My Monday was ruined by a loaf of bread. My special Monday (I had taken the day off from work), which had been brilliant until I took the bread out of the oven.

After grumpy-ing around for a bit more, I sat in front of my laptop and started searching for the reasons why my loaf turned out the way it did.

The internet tells me I probably over-kneaded my dough. The KitchenAid is a powerful machine (I did not realise just how powerful), and the gluten was likely overworked, tight, and fragile. In worrying that I did not develop the gluten enough, I went completely overboard.

I learnt that if the recipe I was using was written for a bread machine, the instructions had to be adapted for stand mixer use. It was a brand new fact for me. Or I should use a recipe written specifically for stand mixers.

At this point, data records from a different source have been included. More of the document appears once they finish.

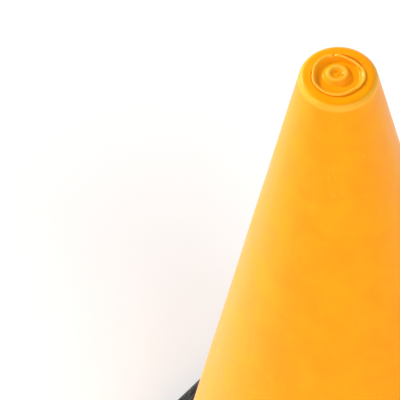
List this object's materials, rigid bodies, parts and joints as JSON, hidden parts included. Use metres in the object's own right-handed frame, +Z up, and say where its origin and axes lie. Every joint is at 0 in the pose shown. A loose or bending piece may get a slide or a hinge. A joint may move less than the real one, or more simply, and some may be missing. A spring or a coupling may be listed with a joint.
{
  "type": "traffic cone",
  "caption": "Plain amber traffic cone with a rounded closed crown, a pull-out crown plug and a separate heavy square rubber base.",
  "frame": {"origin": "on the ground at the centre of the square base", "axes": "+Z up the cone's axis, +X and +Y square to the base's sides"},
  "size_m": [0.295, 0.295, 0.5],
  "materials": {
    "amber_shell": "satin moulded polyethylene with faint flow mottling and scuffs",
    "amber_plug": "satin moulded polyethylene",
    "black_rubber": "matt recycled rubber crumb",
    "galvanised": "galvanised, spangled",
    "rivet_nylon": "moulded nylon"
  },
  "bodies": {
    "root": {"cone_shell": "amber_shell", "rubber_base": "black_rubber", "retaining_ring": "galvanised", "rivet_bodies": "rivet_nylon", "rivet_pins": "rivet_nylon"},
    "plug": {"top_plug": "amber_plug"}
  },
  "joints": [
    {"name": "plug_pull", "type": "slide", "parent": "root", "child": "plug", "axis": [0, 0, 1], "range_m": [0, 0.035]}
  ]
}
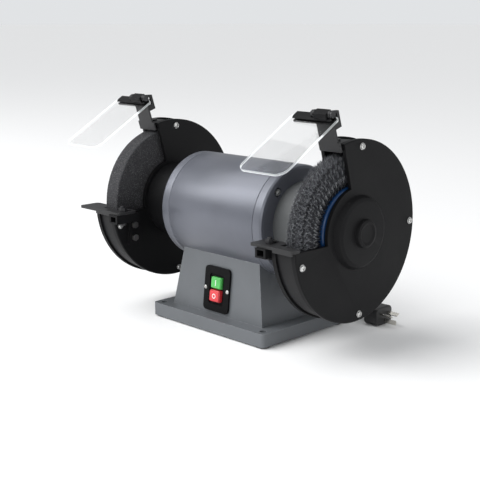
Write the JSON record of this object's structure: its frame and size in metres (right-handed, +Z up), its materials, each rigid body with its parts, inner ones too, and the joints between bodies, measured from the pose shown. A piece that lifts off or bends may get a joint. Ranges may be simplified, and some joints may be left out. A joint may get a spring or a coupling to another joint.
{
  "type": "bench grinder",
  "caption": "Bench grinder: a motor on a tapered pedestal turns a grinding wheel and a wire wheel inside guards, with eye shields, tool rests and push-button switch.",
  "frame": {"origin": "on the bench at the middle of the base bolt pattern, straight below the spindle axis", "axes": "+X along the spindle towards the wire wheel, +Y to the back of the machine, +Z up; the wheels run in planes square to X"},
  "size_m": [0.424, 0.326, 0.3018],
  "materials": {
    "cast_paint": "satin grey paint over a casting",
    "motor_paint": "satin blue-grey paint",
    "cover_steel": "plain sheet steel, lightly painted",
    "guard_paint": "matt black powder coat",
    "rest_paint": "black paint, worn on the edges",
    "zinc": "bright zinc plate",
    "dark_bolts": "oiled steel",
    "steel": "ground steel",
    "laminations": "stacked electrical sheet",
    "copper": "enamelled copper wire, varnished",
    "abrasive": "bonded grey aluminium oxide grit",
    "blotter": "pressed paper",
    "wire": "crimped steel wire",
    "blue_ring": "blue enamel on pressed steel",
    "foot_rubber": "matt rubber",
    "capacitor_can": "moulded plastic can",
    "terminal_plastic": "moulded nylon",
    "switch_black": "moulded black plastic",
    "switch_case": "moulded black plastic",
    "green_plastic": "moulded green plastic",
    "red_plastic": "moulded red plastic",
    "cord_rubber": "smooth black sheath",
    "tie": "soft plastic band",
    "plug_rubber": "moulded black plug",
    "pin_metal": "nickel plate",
    "pane": "clear polycarbonate"
  },
  "bodies": {
    "machine": {"base_casting": "cast_paint", "base_cover": "cover_steel", "base_cover_screws": "zinc", "rubber_feet": "foot_rubber", "capacitor": "capacitor_can", "capacitor_clamp": "zinc", "terminal_block": "terminal_plastic", "switch_plate": "switch_black", "switch_plate_screws": "zinc", "switch_body": "switch_case", "cord_gland": "cord_rubber", "cord_lead": "cord_rubber", "cord_coil": "cord_rubber", "cord_tie": "tie", "cord_tail": "cord_rubber", "plug_body": "plug_rubber", "plug_pins": "pin_metal", "motor_housing": "motor_paint", "left_end_bell": "motor_paint", "right_end_bell": "motor_paint", "tie_bolts": "dark_bolts", "motor_studs": "dark_bolts", "stator_core": "laminations", "stator_windings": "copper", "bearing_outer_rings": "steel", "left_guard_neck": "guard_paint", "right_guard_neck": "motor_paint", "left_guard_back": "guard_paint", "right_guard_back": "guard_paint", "left_guard_hoop": "guard_paint", "right_guard_hoop": "guard_paint", "left_guard_cover": "guard_paint", "right_guard_cover": "guard_paint", "guard_screws": "zinc", "neck_screws": "dark_bolts", "left_rest_bracket": "rest_paint", "right_rest_bracket": "rest_paint", "rest_bracket_bolts": "zinc", "rest_clamp_bolts": "rest_paint", "left_shield_bracket": "rest_paint", "right_shield_bracket": "rest_paint", "shield_fasteners": "zinc"},
    "rotor": {"spindle": "steel", "rotor_core": "laminations", "bearing_inner_rings": "steel", "grinding_wheel": "abrasive", "wheel_blotters": "blotter", "wire_bristles": "wire", "brush_rings": "blue_ring", "left_wheel_flanges": "steel", "right_wheel_flanges": "steel", "spindle_nuts": "dark_bolts"},
    "green_button": {"green_button": "green_plastic"},
    "red_button": {"red_button": "red_plastic"},
    "left_rest": {"left_tool_rest": "rest_paint"},
    "right_rest": {"right_tool_rest": "rest_paint"},
    "left_shield": {"left_shield_clamp": "rest_paint", "left_shield_pane": "pane"},
    "right_shield": {"right_shield_clamp": "rest_paint", "right_shield_pane": "pane"}
  },
  "joints": [
    {"name": "spindle_spin", "type": "hinge", "parent": "machine", "child": "rotor", "pos_m": [0, 0, 0.151], "axis": [1, 0, 0], "continuous": true},
    {"name": "green_button_push", "type": "slide", "parent": "machine", "child": "green_button", "axis": [0, 0.9944, -0.106], "range_m": [0, 0.003], "stiffness_N_per_m": 500, "springref_m": -0.002},
    {"name": "red_button_push", "type": "slide", "parent": "machine", "child": "red_button", "axis": [0, 0.9944, -0.106], "range_m": [0, 0.003], "stiffness_N_per_m": 500, "springref_m": -0.002},
    {"name": "left_rest_slide", "type": "slide", "parent": "machine", "child": "left_rest", "axis": [0, -1, 0], "range_m": [-0.002, 0.012]},
    {"name": "right_rest_slide", "type": "slide", "parent": "machine", "child": "right_rest", "axis": [0, -1, 0], "range_m": [-0.002, 0.012]},
    {"name": "left_shield_tilt", "type": "hinge", "parent": "machine", "child": "left_shield", "pos_m": [-0.169, -0.04713, 0.29604], "axis": [-1, 0, 0], "range_deg": [-8, 70]},
    {"name": "right_shield_tilt", "type": "hinge", "parent": "machine", "child": "right_shield", "pos_m": [0.169, -0.04713, 0.29604], "axis": [-1, 0, 0], "range_deg": [-8, 70]}
  ]
}
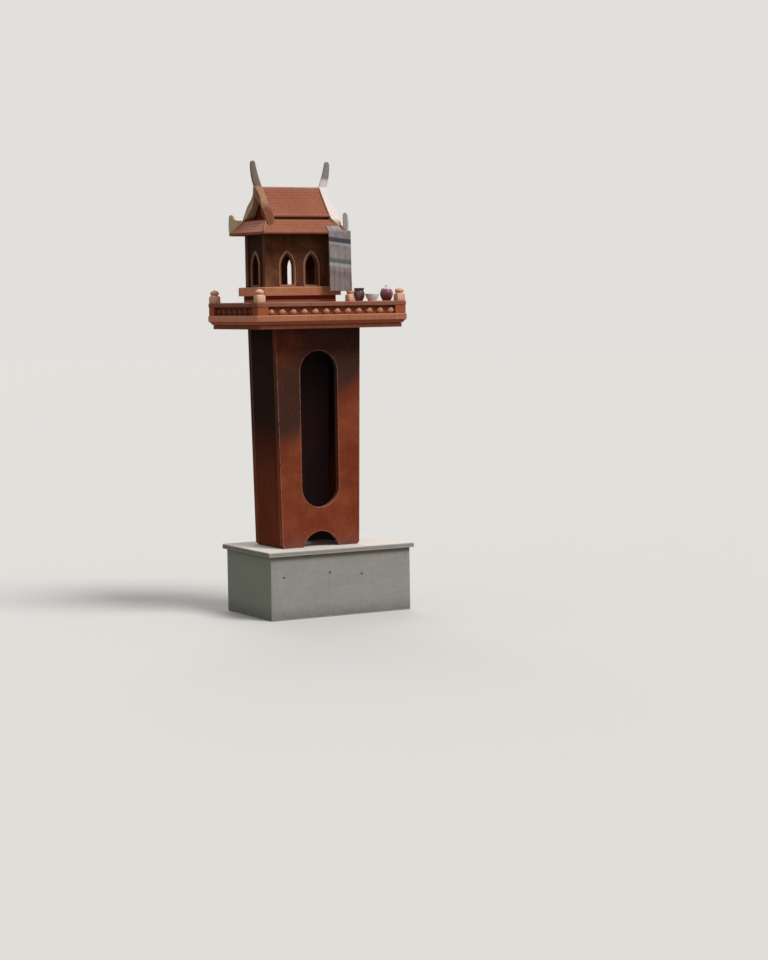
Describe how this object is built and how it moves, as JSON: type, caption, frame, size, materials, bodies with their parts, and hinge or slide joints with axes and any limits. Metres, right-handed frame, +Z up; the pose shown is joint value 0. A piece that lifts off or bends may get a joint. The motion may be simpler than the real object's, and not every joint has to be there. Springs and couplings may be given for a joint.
{
  "type": "spirit house on a pedestal",
  "caption": "Small shrine house with a two-tier gabled roof on a terrace platform with lotus petals, over a slotted pedestal and a rendered plinth.",
  "frame": {"origin": "on the ground under the middle of the pedestal; the plinth reaches further towards +X than -X", "axes": "+Z up; +X along the ridge towards the doorway end and the open terrace; -Y is the long side with two windows and the hung cloth"},
  "size_m": [1.016, 0.664, 2.652],
  "materials": {
    "white_render": "pale trowelled cement render, weathered",
    "red_paint": "brick-red masonry paint on cast concrete, faded",
    "dark_red_paint": "darker red masonry paint in the recesses",
    "petal_paint": "lighter terracotta paint on the raised ornaments",
    "brown_paint": "dark red-brown masonry paint",
    "roof_paint": "faded terracotta paint over cast tiles",
    "cream_paint": "weathered cream paint",
    "white_paint": "white paint, slightly soiled",
    "white_cloth": "thin washed cotton, white with dark bands",
    "brown_glaze": "brown glaze",
    "white_glaze": "white glaze, dusty",
    "red_glaze": "dark red glaze, the lid pale"
  },
  "bodies": {
    "root": {"plinth_body": "white_render", "plinth_cap": "white_render", "pedestal_near_panel": "red_paint", "pedestal_far_panel": "red_paint", "pedestal_rear_panel": "red_paint", "pedestal_front_panel": "red_paint", "platform_lower_course": "red_paint", "platform_slab": "red_paint", "platform_neck": "dark_red_paint", "deck": "red_paint", "petals_near": "petal_paint", "petals_front": "petal_paint", "petals_far": "petal_paint", "petals_rear": "petal_paint", "corner_posts": "petal_paint", "house_foot": "dark_red_paint", "house_base": "red_paint", "pilasters": "brown_paint", "near_wall": "brown_paint", "far_wall": "brown_paint", "rear_wall": "brown_paint", "front_wall": "brown_paint", "near_window_frames": "brown_paint", "far_window_frames": "brown_paint", "rear_window_frames": "brown_paint", "doorway_frame": "brown_paint", "skirt_roof": "roof_paint", "tier_band": "dark_red_paint", "near_roof_slope": "roof_paint", "far_roof_slope": "roof_paint", "rear_gable": "brown_paint", "front_gable": "brown_paint", "ridge_cap": "roof_paint", "rear_near_bargeboard": "cream_paint", "rear_far_bargeboard": "cream_paint", "front_near_bargeboard": "white_paint", "front_far_bargeboard": "white_paint", "rear_horn": "cream_paint", "front_horn": "cream_paint", "rear_finial": "cream_paint", "front_finials": "cream_paint", "hung_cloth": "white_cloth", "incense_pot": "brown_glaze", "offering_dish": "white_glaze", "offering_jar": "red_glaze"}
  },
  "joints": []
}
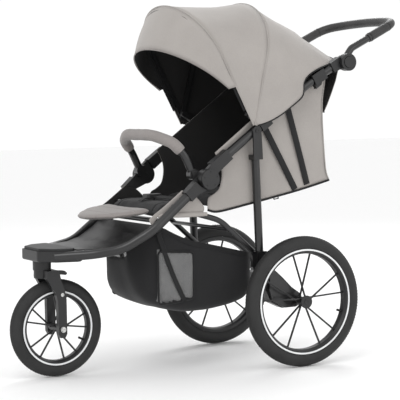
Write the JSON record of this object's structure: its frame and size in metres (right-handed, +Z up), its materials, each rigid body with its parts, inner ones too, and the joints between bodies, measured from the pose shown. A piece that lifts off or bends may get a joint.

I searched for bread-making videos on YouTube and now, I feel like I am ready to try again.

C watched me through all this – my excitement in the morning (my dough is rising!!), my frustration in the afternoon, and my determination to find out what went wrong afterwards.

He said I should start a blog and write these all down. Well, he is an insightful man, and he is very rarely wrong (although I never admit this to him).

So, I decided to take his advice, and here I am. Hopefully, this little food blog will eventually become a space that I will grow to love, too.